Я прислушался к тому, что делалось в вазе. Сухие и короткие стуки следовали за ритмом пьесы с точностью палочки капельмейстера. Я переменил вал, и торжественный марш из «Пророка» сопровождался неизменно в такт размеренным и звучным ударам в бронзовой вазе.

Все это происходило без всякой тайны, при самой обыденной обстановке на террасе в несколько квадратных метров.

Эту вазу даже без воды вряд ли могли сдвинуть с места двое сильных мужчин. Она была так велика, что по утрам в ней совершали омовения.

Что была за сила, которая двигала эту тяжесть?

Я повторил опыт, и он прошел так же, как и первый.

Факир, который до сих пор сидел, не поднимаясь с места, встал, подошел к вазе и положил кончики пальцев на край вазы. Через несколько минут ваза начала покачиваться все сильнее, но что меня поразило больше всего, это, что вода точно пристала ко дну чаши и оставалась неподвижной, хотя ваза колыхалась из стороны в сторону с громадным креном.

Раза три ваза поднялась на семь-восемь дюймов от пола, и когда она опускалась на пол, то не производила ни малейшего шума.

Несколько часов наблюдал я эти явления, записывал, следил за разными оттенками того или другого и не заметил, что солнце уже подвигалось к закату, и наступало время мне заняться делом, ради которого я прибыл в Бенарес, а факиру приступить к его вечерним молитвам за умершего на берегу священной реки.

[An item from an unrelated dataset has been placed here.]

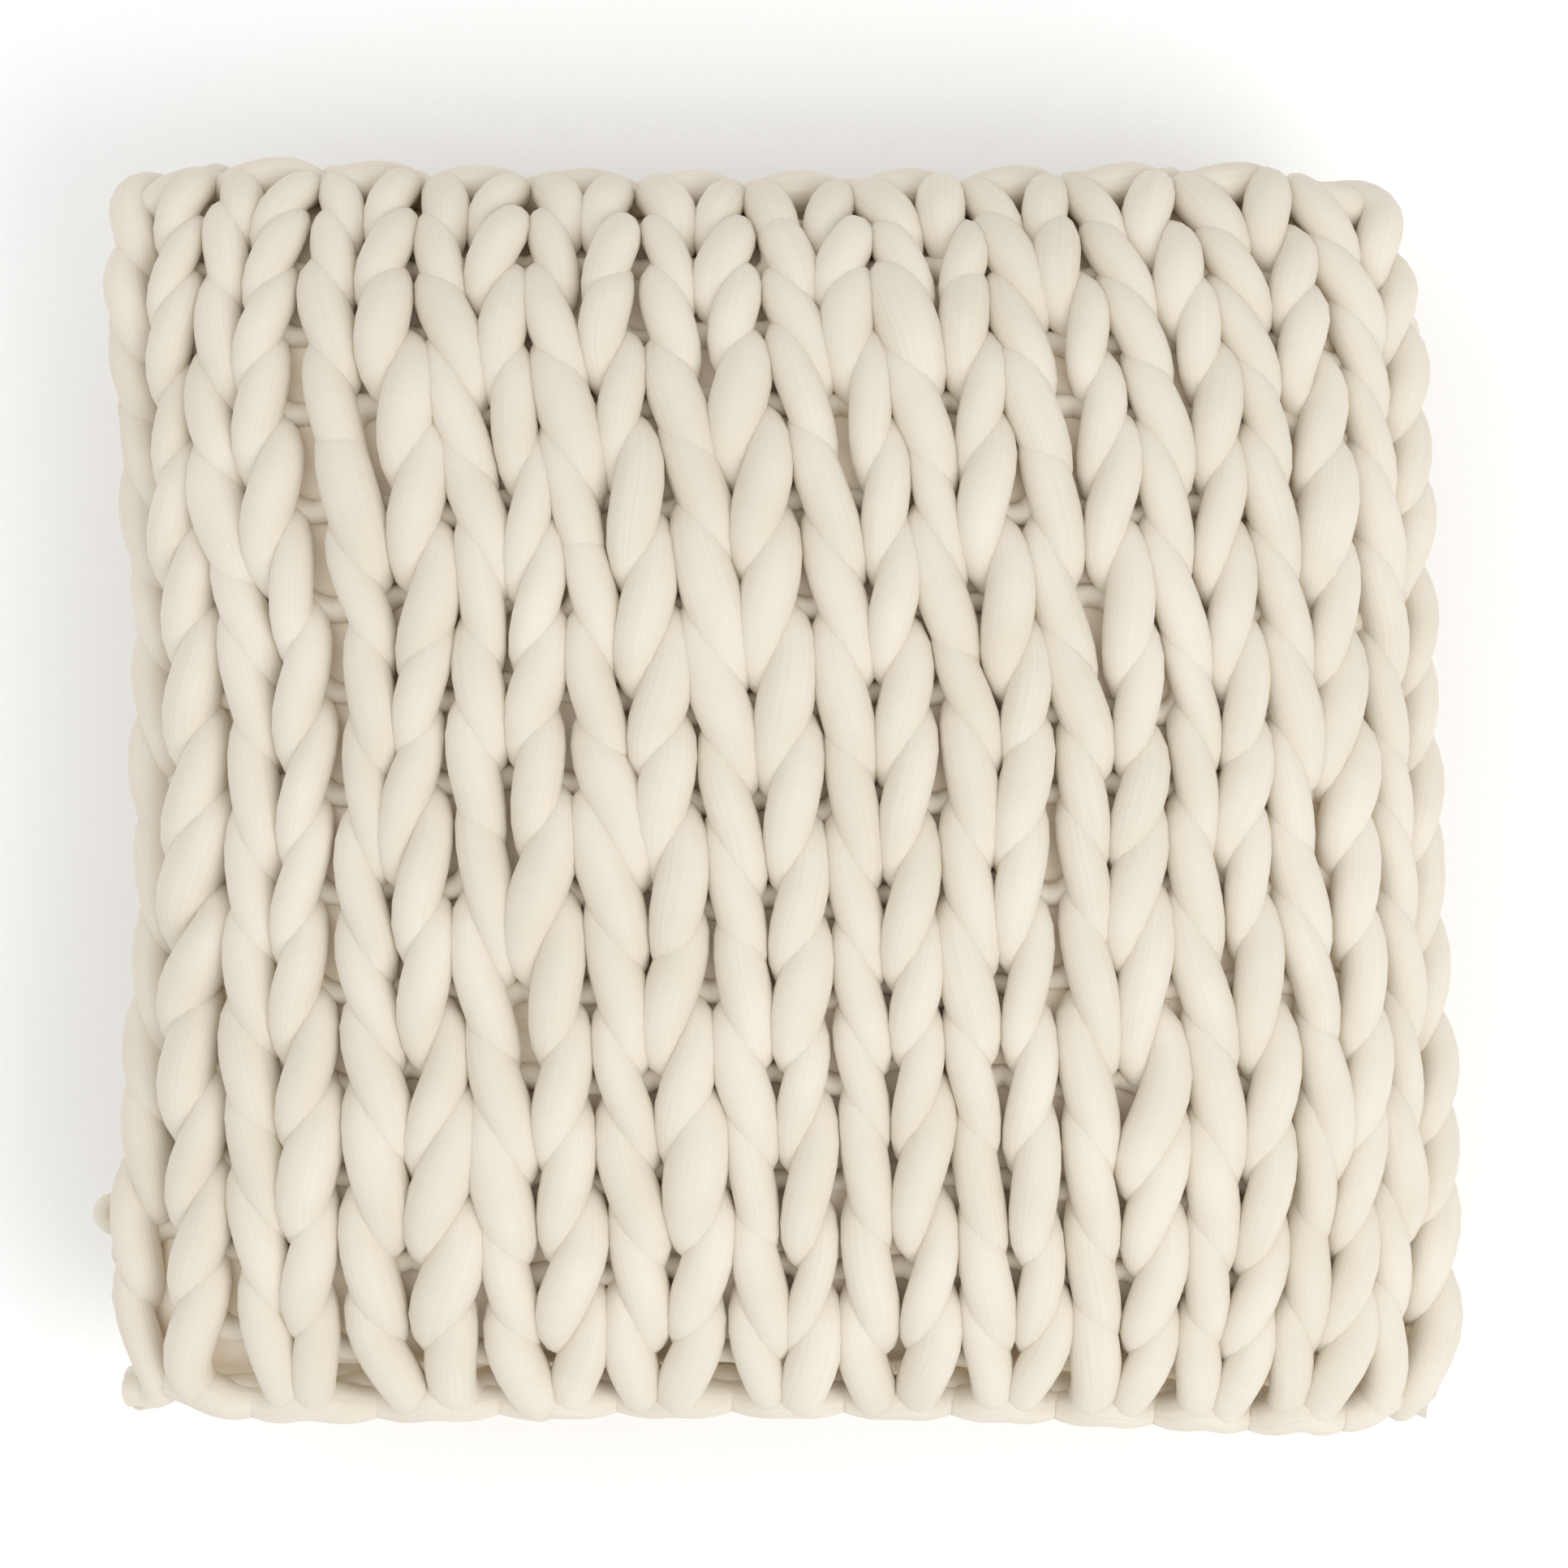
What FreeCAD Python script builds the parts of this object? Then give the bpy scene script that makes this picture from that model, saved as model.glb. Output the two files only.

Уходя, факир обещал приходить ко мне в то же самое время до его отъезда. Бедный малый сам был счастлив поговорить со мной. Я прожил много лет на юге Индии и свободно говорил на тамульском наречии, мягком и звучном языке далекого Дравида, на котором никто не говорил в Бенаресе. Кавиндасами был рад побеседовать о своей чудной родине, полной древних руин, о старых пагодах, осененных единственной в мире растительностью, о манускриптах, выцарапанных шипом розы на пальмовых листьях.